IMPLICATION 1: Incorporate conversational guides at the top to clarify purpose of each screen. Keep each cue focused on a single topic. This will also establish a more friendly tone (as if Venmo is a friend asking easy questions).
IMPLICATION 2: Provide more white space in between rows to break up text and allow the eye to breathe. Repeat across all screens to clean up the visual aesthetic.
#2
INSIGHT: In an effort to make the actions distinct, Version 1.0 separated item-claiming and splitting options by screen — the former on "Select Your Items" and the latter on "Tip & Payment Breakdown." However, participants did not understand how to split items and could not locate the action.
IMPLICATION: Consolidate claim and split actions to the same screen, specifically attached to their respective line items for visual proximity. Omit checkmark bubble to provide real estate.
#3
INSIGHT: When in the role of Lyndsay during the first flow (sending payment requests to friends), participants preferred seeing both their own individual expense as well as the overall expense of the bill (that they paid for in full).
IMPLICATION: Keep the original payment information on the breakdown screen for easy reference.
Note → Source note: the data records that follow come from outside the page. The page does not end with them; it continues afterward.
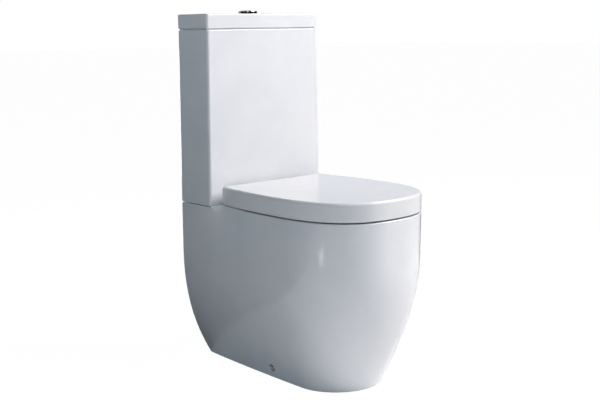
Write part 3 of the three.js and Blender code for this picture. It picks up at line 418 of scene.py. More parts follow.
def pan_outline(z, rear_y=WALL_Y):
    height = clamp(z / PAN_TOP)
    mid_y = lerp(PAN_MID_Y_FLOOR, PAN_MID_Y, height)
    mid_half = flared(z, PAN_MID_HALF, PAN_MID_HALF_FLOOR)
    beyond = rear_y > WALL_Y
    return plan_outline(
        side_half=lambda y: pan_side_half(y, z, mid_y, mid_half),
        stations=spread(REAR_STATION_Y, TANK_FRONT_Y + 6 * MM, 7)
        + spread(TANK_FRONT_Y, LID_REAR_Y - LID_REAR_RADIUS, 9)
        + spread(LID_SIDE_START_Y, mid_y + MID_MARGIN, 16),
        rear_y=rear_y,
        rear_radius=PAN_WALL + 2 * MM if beyond else PAN_REAR_RADIUS * max(0.3, height),
        mid_y=mid_y,
        mid_half=mid_half,
        front_y=flared(z, FRONT_Y, PAN_FRONT_Y_FLOOR),
        power=lerp(PAN_FRONT_POWER_FLOOR, PAN_FRONT_POWER, height),
    )


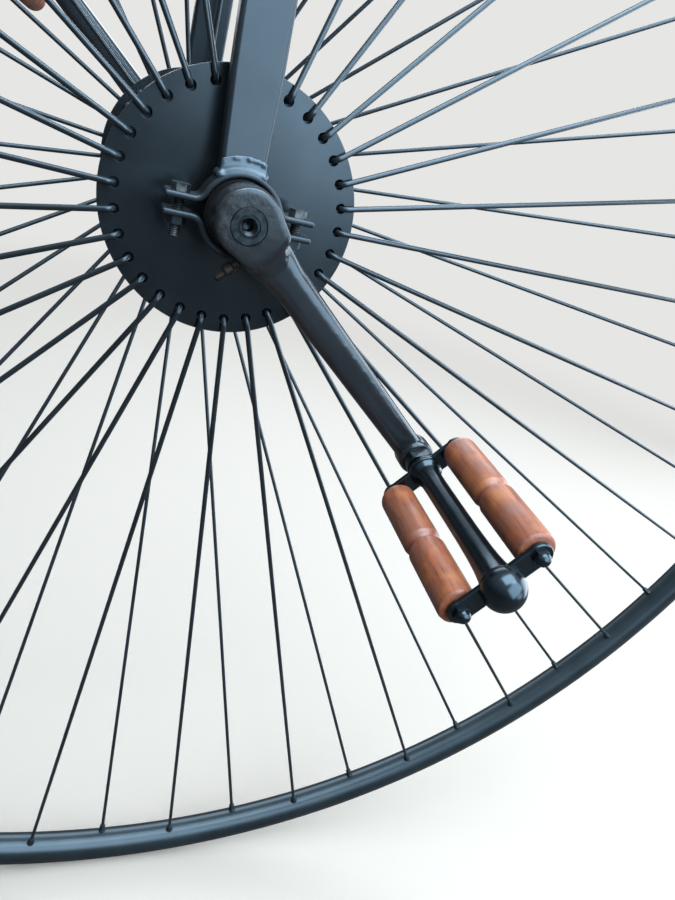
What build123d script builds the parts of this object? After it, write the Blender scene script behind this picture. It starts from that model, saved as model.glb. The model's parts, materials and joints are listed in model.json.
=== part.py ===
from build123d import *
import math
import os

# Driving wheel of a high-wheel bicycle in its fork, with both cranks and both pedals.
# Millimetres, +Z up along the steering axis. The origin is on that axis, at the top of the crown
# race seat where the steerer begins. +X points to the rider, -Y is the machine's left side.

# Wheel
WHEEL_R = 635.0            # outside of the tyre, a 50 inch wheel
TYRE_R = 9.5               # round solid rubber, 19 mm across
TYRE_SIDES = 12            # flats round the tyre's section
RIM_R = 12.7               # the rim is rolled from 25.4 mm tube
RIM_SIDES = 14             # flats round the tube's section
TYRE_STAND = 7.3           # tyre's centre stands this far outside the tube's centre
LIP_STAND = 6.5            # rim lips end this far outside the tube's centre
GLUE = 0.3                 # cement between tyre and rim

# Hub
DISC_R = 65.0
DISC_T = 5.0
DISC_HALF = 94.0           # outer face of each disc from the wheel's middle plane
BARREL_R = 25.0
BARREL_WALL = 3.0
AXLE_R = 8.5
SHOULDER_R = 11.5          # the axle's shoulders, between disc and bearing
WELD_GAP = 0.05            # between pieces that are welded or pressed together

# Spokes: 30 a side, radial, hooked through the disc from outside
SPOKES_A_SIDE = 30
SPOKE_R = 1.5
SPOKE_SIDES = 6            # flats round a spoke, its nipple and its hole
SPOKE_HOLE_R = 2.7
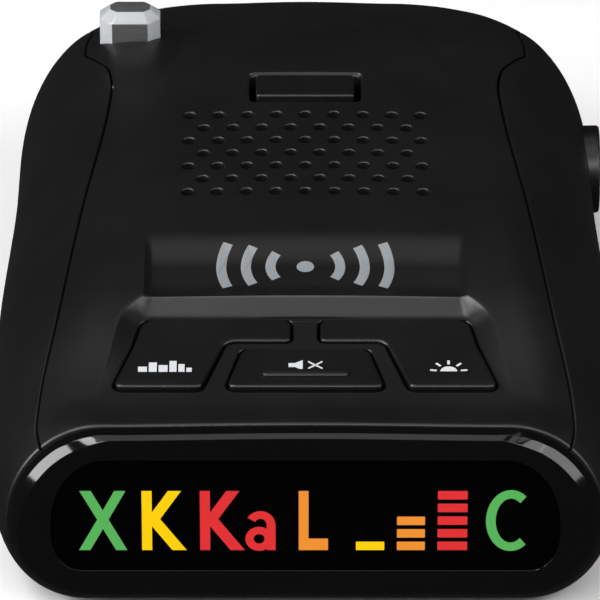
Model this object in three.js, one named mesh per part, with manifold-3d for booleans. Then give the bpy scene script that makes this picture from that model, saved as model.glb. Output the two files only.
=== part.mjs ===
// Windscreen radar detector: a black plastic housing with a glossy display bezel, three keys,
// a speaker grille, a bracket release, a clear laser lens, a volume knob and the works inside.
// Millimetres. +X is the driver's right, +Y points to the windscreen, +Z is up.
// The origin is on the underside, at the middle of the housing's length and width.
// Stations along the housing are given as s, the distance back from the display face.
import * as THREE from 'three';
import { mergeVertices } from 'three/addons/utils/BufferGeometryUtils.js';
import Module from 'manifold-3d';

const wasm = await Module();
wasm.setup();

// ---- Driving dimensions -------------------------------------------------------------------

const LENGTH = 106;
const FACE_HALF_WIDTH = 32.3; // at the display face
const MID_HALF_WIDTH = 35.75; // at the widest station
const REAR_HALF_WIDTH = 34.6; // where the rear corners begin
const WALL = 1.8;
const GAP = 0.3; // between pieces that meet
const PARTING_Z = 8.4;

const REAR_START = 78.2; // station where the plan outline starts to close
const REAR_SPAN = LENGTH - REAR_START;
const REAR_POWER = 2.85; // superellipse exponents of the rear outline
const REAR_ROOT = 1.8;
const REAR_TOP_RADIUS = 8.4;
const REAR_BOTTOM_RADIUS = 6;

const BEZEL_DEPTH = 2.1;
const COVER_FRONT = 2.4; // station of the covers' front edge, just behind the bezel
const DECK_CROWN = 0.25;

// Height of the top's centre line at each station.
const DECK = [
  [0, 23.35], [2.4, 23.75], [5, 24.2], [9, 24.95], [14, 25.95], [18, 26.75], [22.8, 27.6],
  [27, 28.3], [33, 29.1], [39, 29.6], [45, 29.9], [62, 30.3], [70, 30.6], [76, 30.85],
  [82, 30.7], [88, 30.05], [94, 29.05], [100, 27.7], [106, 27.5],
];
// Half-width of the top cover at each station. Behind the last but one it runs out to the sides.
const COVER_EDGE = [
  [0, 28.6], [2.4, 29.4], [5.6, 29.9], [9, 29.7], [24, 27.85], [46, 25.5], [66, 23.3],
  [71, 23], [75, 23.45], [79, 25.3], [81.3, 26.5], [84.2, 26.4], [88.5, 25.8], [92, 26.4], [94, 27.7],
  [96, 30.5], [98, 42],
];

const TILT = THREE.MathUtils.degToRad(8); // slope of the key pocket's floor
const POCKET_ORIGIN = [0, 2, 23.1]; // x, s, z of the floor plane at the front edge
const KEY_PROUD = 0.55;
const KEY_FRONT_Q = 7.67; // q is the distance up the pocket's floor
const KEY_ARM_Q = 16.56;
const KEY_BACK_Q = 20.5;
const MUTE_BACK_Q = 15.1;
const KEY_FLANGE = 0.55;
const KEY_DEPTH = 2.9;

const KEY_BOARD_TOP = 16;
const SWITCH_TOP = 18.6;

const BOARD_BOTTOM = 6;
const BOARD_TOP = 7.2;

const SPEAKER_S = 55;
const GRILLE = { rows: 7, columns: 9, pitchX: 3.4, pitchS: 3.057, firstS: 45.55, radius: 0.8 };

const RELEASE = { halfX: 5.85, s0: 67.7, s1: 73.1, topZ: 31.2, bottomZ: 27.4 };
const CHANNEL = { halfX: 12.3, s0: 76, z0: 19.4, z1: 22.6 }; // where the bracket's tongue slides

const LENS = { x: -21.05, s0: 81.1, s1: 86.4, halfX: 3.65, topZ: 34.9, bottomZ: 23, bevel: 1.25 };
const KNOB = { s: 80, z: 14.8, radius: 5.3, x0: 31.6, x1: 35.6 };
const JACK = { s: 50, z: 12, radius: 3, bore: 1.8, x0: 26, x1: 35.3 };
const LASER = { x: 14.5, halfX: 5, z: 12.6, halfZ: 3 };

const CASE_SCREWS = [
  ['front_left', -24.5, 26], ['front_right', 24.5, 26],
  ['rear_left', -23, 91], ['rear_right', 23, 91],
];
const BOARD_SCREWS = [['front', -17, 24], ['rear', 17, 92]];

const WINDOW = { halfX: 28.2, z0: 6.6, z1: 20.6, topRx: 6.1, topRz: 8.2, lowRx: 3.2, lowRz: 4.6 };

// ---- Materials ----------------------------------------------------------------------------

const finish = (color, roughness, metalness = 0) =>
  new THREE.MeshStandardMaterial({ color, roughness, metalness });
const MATERIAL = {
  housing: finish(0x1b1a1b, 0.5),
  gloss: finish(0x080808, 0.12),
  window: finish(0x010101, 0.06),
  key: finish(0x1d1c1d, 0.45),
  lens: finish(0xdfe8ee, 0.05),
  laser: finish(0x2a0508, 0.1),
  board: finish(0x14532d, 0.5),
  metal: finish(0xb9bcc0, 0.35, 1),
  horn: finish(0xa4a6a8, 0.45, 1),
  chip: finish(0x111111, 0.6),
  led: finish(0xf2efe0, 0.4),
  white: finish(0xe8e8e4, 0.5),
  foam: finish(0x26282b, 0.95),
  label: finish(0xb8b8b4, 0.6),
  copper: finish(0xb0682c, 0.35, 1),
};

// ---- Solids and meshes --------------------------------------------------------------------

function solidOf(geometry) {
  const bare = geometry.clone();
  bare.deleteAttribute('normal');
  bare.deleteAttribute('uv');
  const merged = mergeVertices(bare, 1e-4);
  return new wasm.Manifold(new wasm.Mesh({
    numProp: 3,
    vertProperties: new Float32Array(merged.attributes.position.array),
    triVerts: new Uint32Array(merged.index.array),
  }));
}

function geometryOf(solid) {
  const mesh = solid.getMesh();
  const geometry = new THREE.BufferGeometry();
  geometry.setAttribute('position', new THREE.BufferAttribute(new Float32Array(mesh.vertProperties), 3));
  geometry.setIndex(new THREE.BufferAttribute(new Uint32Array(mesh.triVerts), 1));
  geometry.computeVertexNormals();
  return geometry;
}

const join = (...solids) => solids.reduce((all, next) => all.add(next));
const cut = (solid, ...tools) => tools.reduce((left, tool) => left.subtract(tool), solid);

const group = new THREE.Group();

function addPiece(name, solid, material) {
  const mesh = new THREE.Mesh(geometryOf(solid), material);
  mesh.name = name;
  group.add(mesh);
}

// ---- Basic shapes. Every y here is a station s, moved to the part's frame by toY -----------

const toY = (s) => s - LENGTH / 2;

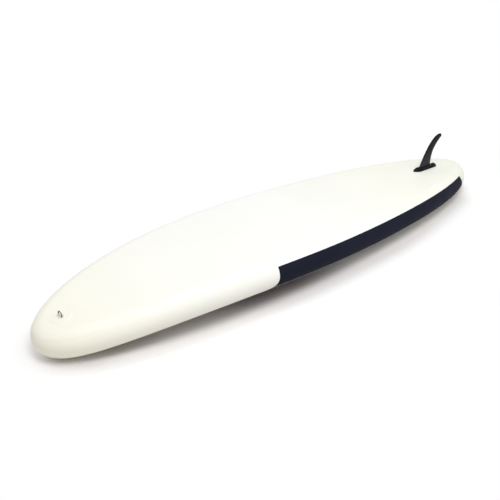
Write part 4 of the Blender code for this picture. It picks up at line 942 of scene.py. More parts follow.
def panel_columns(side):
    """Columns of a panel from nose to tail, with both ends hidden under the wraps."""
    def columns(angle):
        first, last = nose_break(angle) - LAP_HIDDEN, tail_break(angle) + LAP_HIDDEN
        stretch = (last - first) / (TAIL_BREAK - NOSE_BREAK)
        inner = [x for x in STATIONS if NOSE_BREAK + STATION_FROM_BREAK < x < TAIL_BREAK - STATION_FROM_BREAK]
        places = [first] + [first + (x - NOSE_BREAK) * stretch for x in inner] + [last]
        return [(x, side) for x in places]
    return columns


def make_rail(name, replaced, look, columns_at, lift, thickness):
    """A band round the rail from seam to seam; its ends are raised by lift."""
    lap_angle = LAP_HIDDEN / RAIL_RADIUS
    bm = bmesh.new()
    edges = []
    for inset in (0.0, thickness):
        rows = []
        for angle in spread(HULL_SEAM_ANGLE - lap_angle, DECK_SEAM_ANGLE + lap_angle, RAIL_STEPS):
            columns = columns_at(min(max(angle, HULL_SEAM_ANGLE), DECK_SEAM_ANGLE))
            row = []
            for x, side in columns:
                from_end = min(abs(x - columns[0][0]), abs(x - columns[-1][0]))
                row.append(rail_point(x, side, angle, RAIL_RADIUS + lap_lift(from_end, lift) - inset))
            rows.append(row)
        grid = loft(bm, rows, False, False)
        edges.append((grid[0], grid[-1], [row[0] for row in grid], [row[-1] for row in grid]))
    for outer, inner in zip(*edges):
        bridge(bm, outer, inner, False)
    return mesh_piece(name, bm, look, replaced)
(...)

Users should be not be expected to remember the details behind how much they paid for the overall bill, nor should they be made to open up the scanned image every time they wish to view this information.
#4
INSIGHT: Participants exhibited confusion over activating the receipt scanner due to the camera options provided. They saw "Scan Receipt" and "Take Photo" as redundant. (The photo taking option was initially created to allow users to take attach photos to their expenses such as a drink or a concert ticket. Attachments can be seen by their friends on their newsfeeds.) Upon further questioning, participants stated they did not find the need for this photography beyond receipts.
IMPLICATION: Simplify options to "Scan," "Upload," and "Cancel."